O dono de um restaurante na Helvétia, perto da Alameda Cleveland, diz que a situação melhorou muito. “Não poderia estar melhor para a gente. Essa região tem prédios com moradores, e essas pessoas evitavam vir aqui quando a rua estava tomada pelos usuários." Perto da Helvetia, porém, o consumo ainda acontece, como o G1 flagrou na Alameda Barão de Piracicaba e na Praça Princesa Isabel.
Balanço
Desde 3 de janeiro, ocorreram 251 prisões na Cracolândia em ações policiais e da GCM. Foram realizadas também 11.882 abordagens policiais e apreendidos 63,8 kg de drogas. A Polícia Militar diz que só que vai se manifestar nesta sexta-feira (3) sobre o balanço de um mês de ações na Cracolândia e sobre os questionamentos do G1 de que o uso de drogas persiste na região. Procurada, a Secretaria de Assistência Social não respondeu sobre o fato de o centro de saúde da Rua Prates não estar funcionando após os primeiros 30 dias de ações.
Em nota enviada na manhã desta sexta-feira (3), a Secretaria de Segurança Pública (SSP) informou que os três principais objetivos estratégicos anunciados dia 4 de janeiro foram parcialmente atingidos peça Ação Integrada Centro Legal: “a quebra da estrutura logística do tráfico de drogas, a criação de condições para atuação dos agentes sociais e de saúde, além de outros órgãos e o resgate do espaço público pela cidadania”, informa.

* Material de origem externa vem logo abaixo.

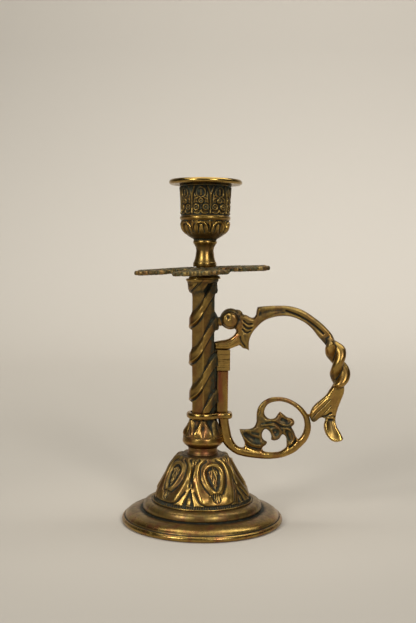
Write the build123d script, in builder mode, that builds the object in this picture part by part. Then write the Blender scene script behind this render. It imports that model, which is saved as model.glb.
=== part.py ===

Ainda segundo a SSP, “o poder público restabeleceu a livre circulação por todas as ruas do Centro de São Paulo, inclusive por aquelas que diariamente eram ocupadas por centenas de usuários de drogas (...) A operação atingiu a logística do tráfico de drogas na região central da capital. Prendeu alguns dos maiores fornecedores de entorpecentes, desmantelou pequenos laboratórios onde a droga era preparada, identificou depósitos, veículos e pessoas envolvidas com o tráfico naquela região.”
A secretaria admite que o consumo e o tráfico de drogas ainda ocorre na Cracolândia, mas “em menor escala”. A SSP admite a migração de usuários para outras ruas do centro e afirma que o policiamento foi reforçado. “O contingente mobilizado na Operação foi aumentado de cem para 287 policiais.”
A SSP anunciou que a Polícia Militar irá instalar três novas bases comunitárias móveis na região da Nova Luz, expandir o policiamento comunitário e reforçar a segurança no entorno com mais cem policiais militares. “Eles terão a missão de proteger o cidadão de possíveis migrações de usuários e traficantes. No total, um contingente de 387 policiais militares estará diretamente envolvido na operação Centro Legal.”